Write a good URL slug: separators and stopwords
Turn any string into a clean, URL-safe slug. Handles accents, emoji, and separators.
Why slug quality matters for SEO
A URL slug is often the first signal search engines and readers see for a page. Clean, meaningful slugs improve click-through, shareability, and indexing. This guide covers the choices our generator exposes and when to use each.
Transliteration (NFKD)
Accented characters (é, ü, ñ) are converted to their unaccented ASCII equivalents before slugging — this uses Unicode NFKD normalization under the hood and strips combining marks.
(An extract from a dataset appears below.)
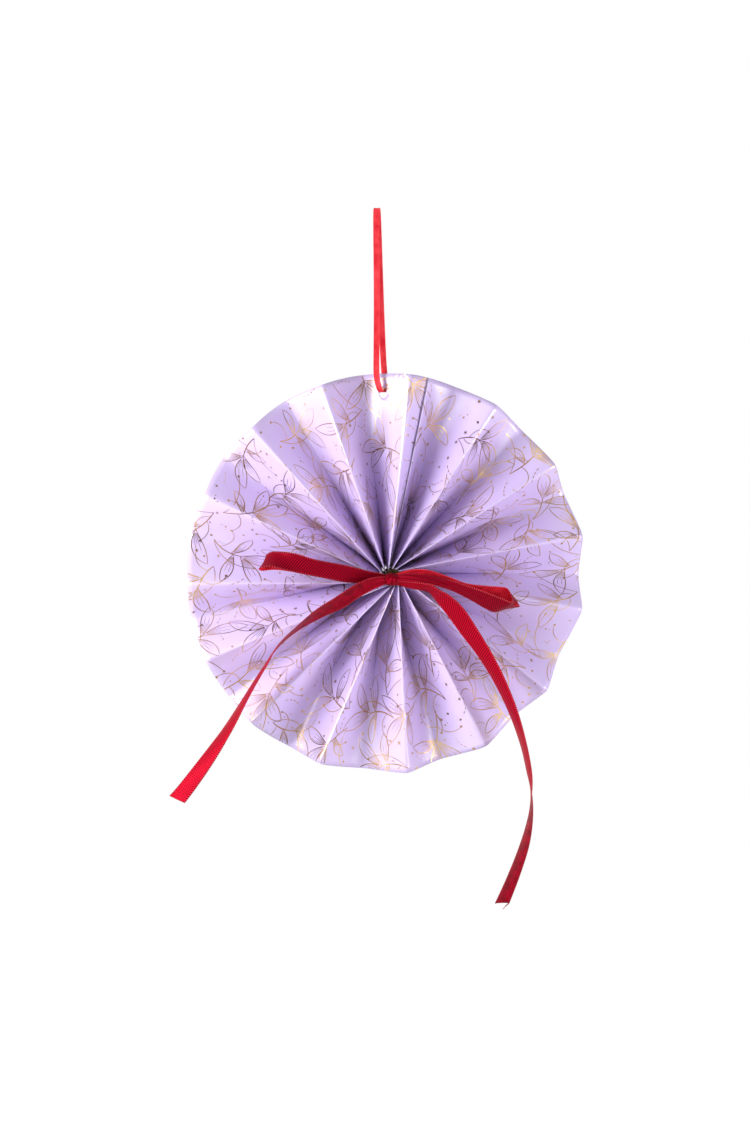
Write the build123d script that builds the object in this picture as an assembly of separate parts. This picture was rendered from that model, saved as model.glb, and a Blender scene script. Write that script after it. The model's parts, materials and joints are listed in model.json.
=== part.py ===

This turns Café résumé into cafe-resume. If you need to preserve accents (rare), generate the slug then post-process.
Separators
- Hyphen (
-) — the web default. Google treats it as a word separator; recommended for almost all cases. - Underscore (
_) — treated as a word-join, not a word-break, by Google (per Google Search Central guidance). Avoid for URLs unless you have a specific reason (file names, e.g.). - Dot (
.) — valid but reads like a file extension; usually a bad choice for SEO. - None — produces
thequickbrownfox. Useful for hashtag-style identifiers or fixed-format codes, rarely for URLs.
Stopwords
Stripping common stopwords (the, and, of, to …) produces shorter slugs like quick-brown-fox from the quick brown fox. Good for long titles. Leave off if preserving the exact title is important for brand reasons.
Length cap
We cap at 60 characters by default and break on a word boundary. Google has historically indexed slugs up to ~200 characters, but shorter slugs get higher click-through and look cleaner in previews.
What we strip
Anything that isn't a letter or number — punctuation, emoji, control characters, whitespace runs — is collapsed into a single separator. That makes the output safe for any URL path component.